Наступило полное одиночество, которое не нарушали даже непоседливые мухи, также заблаговременно отправившиеся спать в недоступных для хозяйского пылесоса и тряпки домработницы местах до следующего лета. Оно стягивало его всё туже и туже, как будто он не переставал погружаться на морскую глубину, где уже ничего не могло помешать ему в его еде (неправдоподобно, скажете, но это его, а не ваши беззаботные ощущения!), скрываемой от посторонних глаз за тонкой кожей с родинками и надетым поверх домашнего спортивного костюма банным халатом в синий цветочек. И он целый день ел, лёжа при этом тем самым не проложенным растерявшимся кормчим курсом в пугающее никуда, животом вверх на любимом диване и глядя в одну точку на высоком потолке. Он нашёл её отсутствующим взглядом почти сразу, как устроился поесть. Нельзя сказать, что она его чем-то особенным заинтересовала или выделялась изысканным барельефом на завистливо-ровном белом фоне. Человек со стороны её вообще бы не заметил, сколько бы напряжённо ни вглядывался, прищуриваясь или протирая глаза фалангами пальцев что левой, что правой руки. Да и сам Вениамин Ростиславович вряд ли бы смог членораздельно объяснить при необходимости, чем она отличается от себе подобных на этой слабо освещённой торшерной лампой нависшей плоскости. Но необходимости не было, и она для него незатейливо светилась самой что ни на есть яркой Полярной звездой на чёрном безлунном небе, возбуждая перманентный аппетит и способствуя быстрому пищеварению, но абсолютно не указывая, в отличие от опытных просоленных шкиперов, единственно верное направление дальнейшего движения к получению многострадальной справки. На последнее он, по правде говоря, уже и не надеялся.

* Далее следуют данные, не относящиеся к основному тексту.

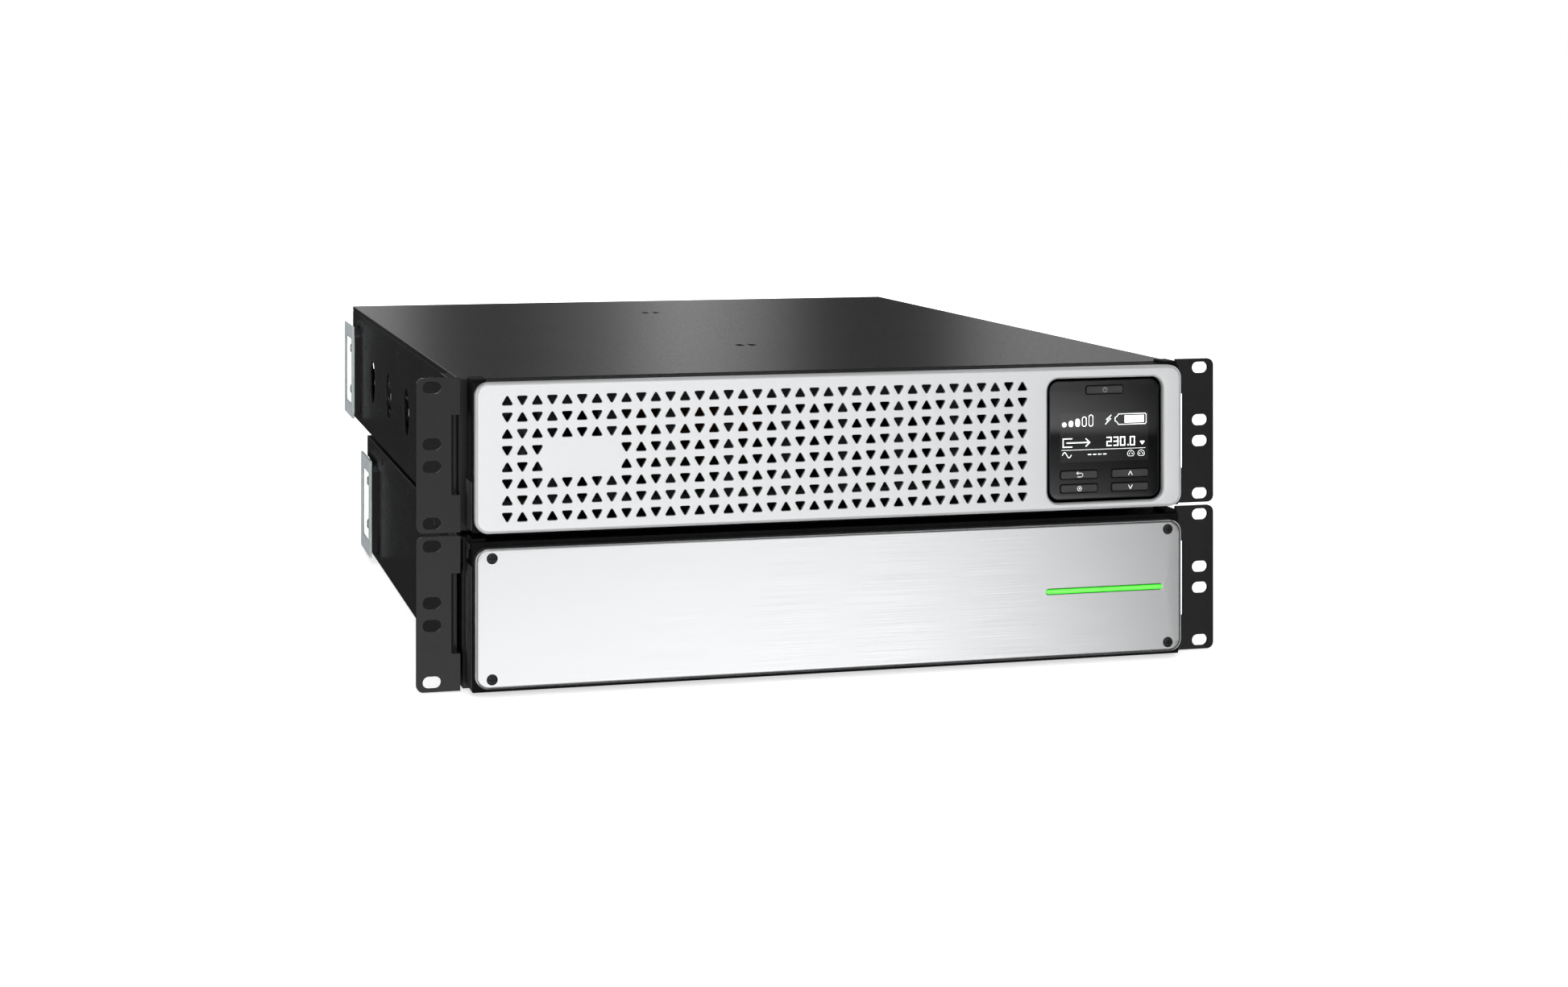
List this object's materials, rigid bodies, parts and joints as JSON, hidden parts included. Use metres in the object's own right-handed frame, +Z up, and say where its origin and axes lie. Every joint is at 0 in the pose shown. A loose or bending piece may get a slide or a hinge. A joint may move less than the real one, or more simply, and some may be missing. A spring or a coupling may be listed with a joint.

Нет-нет, не совсем так. Он представлял себя скорее крошечным необитаемым коралловым островком среди безбрежной центральной части Индийского океана, окружённым могучими иссиня-чёрными волнами, угрожающими в любой момент смыть его вместе с ветхим пристанищем диванного типа в бескрайнюю, кипящую ухмыляющимися физиономиями психиатрических пираний (то, что эти представители исключительно пресноводные и даже всеядные, было в данную минуту ему не так важно – важна была только их пугающая беззащитное незагоревшее тело хищническая натура) в белых медицинских халатах злобную вселенную с агрессивной средой для его рафинированного интеллигентного воспитания. Не сказать бы, что он был уж таким одиозным представителем той части интеллигенции, которую в народе давно уже справедливо прозвали вшивой, не способной уживаться с рабоче-крестьянским большинством, разговаривать с ним на одном языке или чувствовать себя среди него своей по русскому духу. Вениамин Ростиславович был точно не из этого шелудивого числа, его практический диапазон, не говоря уж о потенциальном, покрывал все возможные слои современного и перспективного, разношёрстного и гуттаперчевого общества. С этим проблем не было никогда и нигде, на родине или за рубежами оной. Везде он преодолевал отчуждение, непонимание, враждебность виртуозно под восхищённые или завистливые взгляды окружающих его сопутствующих людей. Но, однозначно, он никогда не пытался налаживать отношения в водной среде, в которой рыскали вечно неудовлетворённые количеством корма хищные рыбы, которые не разбирали, что и как глотать, что и как надкусывать, которые никак не прислушивались к здравомыслящим речам подводного мира. Мелкая рыбёшка – в желудок, крупная, но безобидная рыба – в желудок, нога огромного наземного животного, опрометчиво стоящая в воде, – в желудок, плывущий курортный человек – туда же; какая разница, в конце концов, сгодится всё, с паршивой овцы хоть шерсти клок. И так живут не только хищники с жабрами в воде – так живут хищники с лёгкими на разнообразной ландшафтной суше, именно так живут и двуногие хищники без шерстяного покрова с желчными мыслями на работе, на улице, в транспорте, на тестированиях, как ему казалось.